Yeah, I figured all those would be optional rules anyway.  Be happy to throw together something for you using the OGL for you to distribute as you like.

Another idea I had was Looting bodies for Provisions instead of wealth.  You might end up eating filet o'swamp rat or something, but it seemed to make sense to me.

One thing I think I'm going to try is making Initiative be Level + Discernment.  The reason is to lesson the impact of Adroitness a little (which is by far and away the most important stat) and increase the value of Dis a bit.  The "Justification" is that Discernment is you ability to spot trouble, recognize what your opponents are trying to do, evaluate opportunities, and make good decisions.  More of a thinking thing than a reflex thing.

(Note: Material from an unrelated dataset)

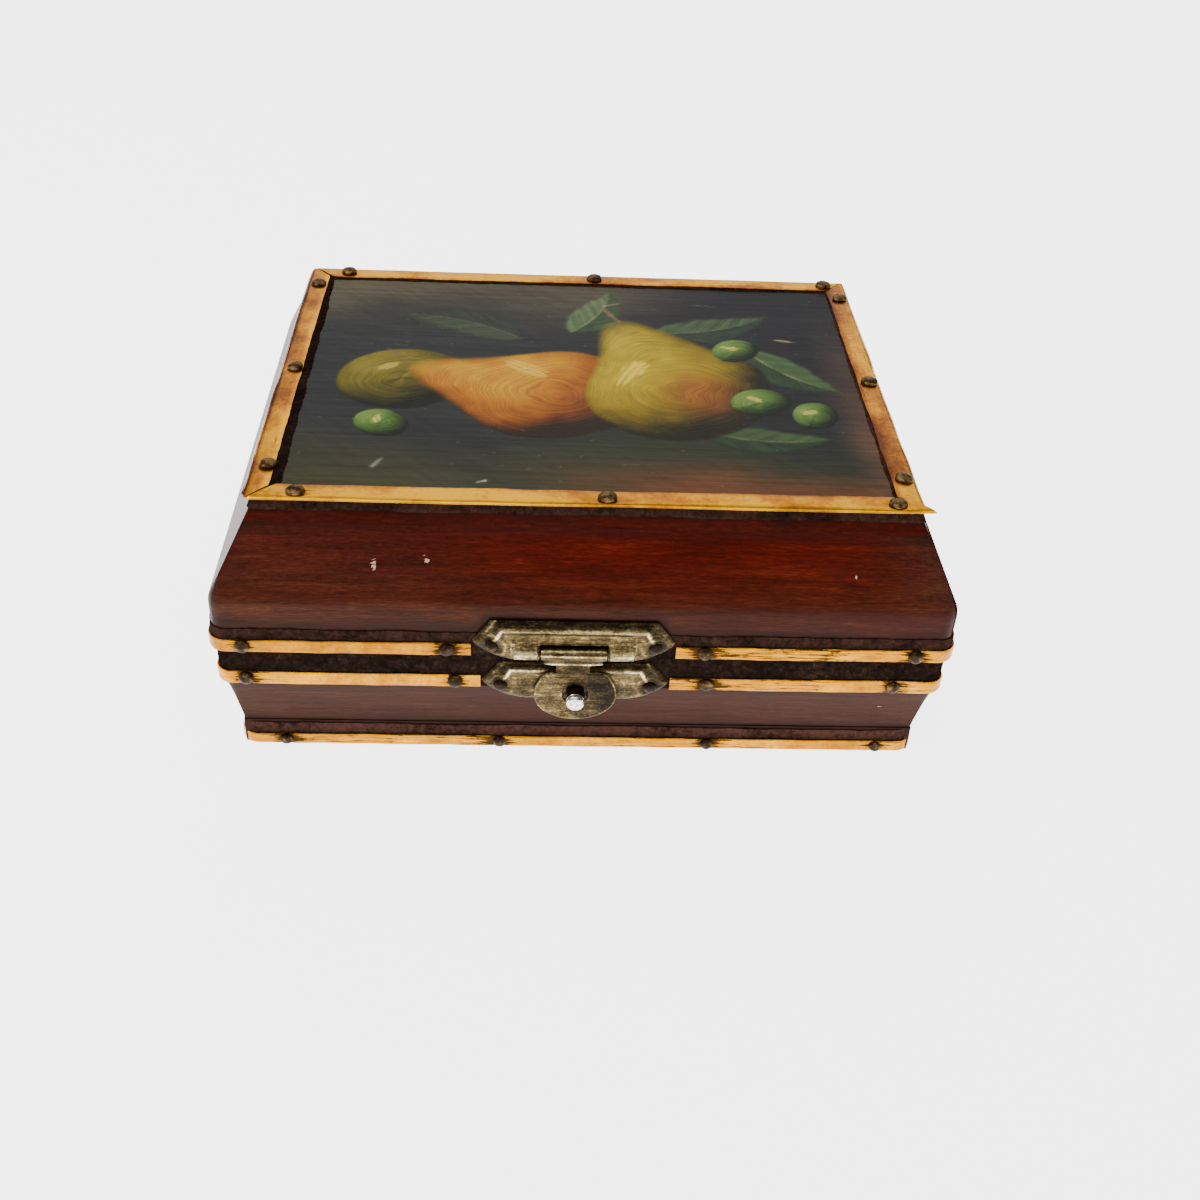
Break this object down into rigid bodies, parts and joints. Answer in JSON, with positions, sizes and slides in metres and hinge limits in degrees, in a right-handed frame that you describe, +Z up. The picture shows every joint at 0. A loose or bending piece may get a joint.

Another thing I ran into when practicing creating a couple characters is that Initiative skills like "Crazy Ninja Speed" are very very powerful (perhaps too powerful).

So I got to thinking.  All rolls are Ability + Skill.  Why should Initiative be + two skills.  Essentially for initiative Character Level is the substitute for Skill Level, so there should be no need to add an Initiative Skill to it.  Rather, at the beginning of a flurry you should roll Your Ninja Speed roll against your current Initiative (just like Looting bodies) and carry over any Successes as a bonus to Initiative.

Anyway, thats what I'm gonna try and see how it works.